Sequential Evaluation Process
What does Sequential Evaluation Process mean?
The Sequential Evaluation Process is a five step process the SSA uses to determine if a claimant is eligible for disability benefits. At the first step the Social Security Administration determines if the applicant is doing substantial gainful activity. In 2013, if the claimant is working and earning more than $1,040 a month they will be considered not disabled.
If the claimant is not working the SSA proceeds to step 2 and evaluates the severity of the claimant's condition. If the claimant's condition is severe and interferes with their ability to work they proceed to step 3.
For step 3 the SSA reviews the claimant's conditions and its related symptoms to determine if it meets or exceeds a listing in their SSA listing of Impairments. If a claimant has an impairment(s) that meets or equals the requirements of one of its Listings of Impairment and it will last at least 12 continuous months, they will find the claimant disabled. If not, they will proceed to step 4.

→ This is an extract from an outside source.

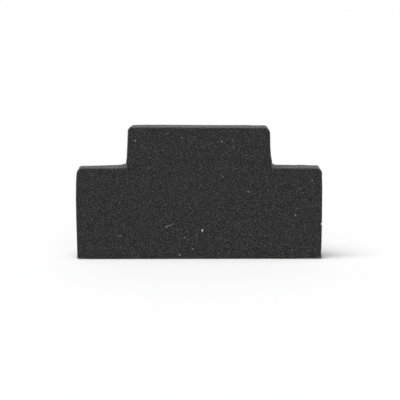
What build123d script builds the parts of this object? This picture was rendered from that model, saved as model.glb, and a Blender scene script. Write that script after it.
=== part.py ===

For step 4 the SSA will decide if the claimant has the residual functional capacity to do past relevant work. If they can, they will deny the claim. If they cannot they will proceed to step 5. Under step 5 the SSA determines if the claimant has the ability to retrain for new work. Under this step they will review the claimant's medical conditions, their age, their education, their past work experience and their transferable skills. If the SSA decides the applicant cannot adjust to other work, their claim will be approved.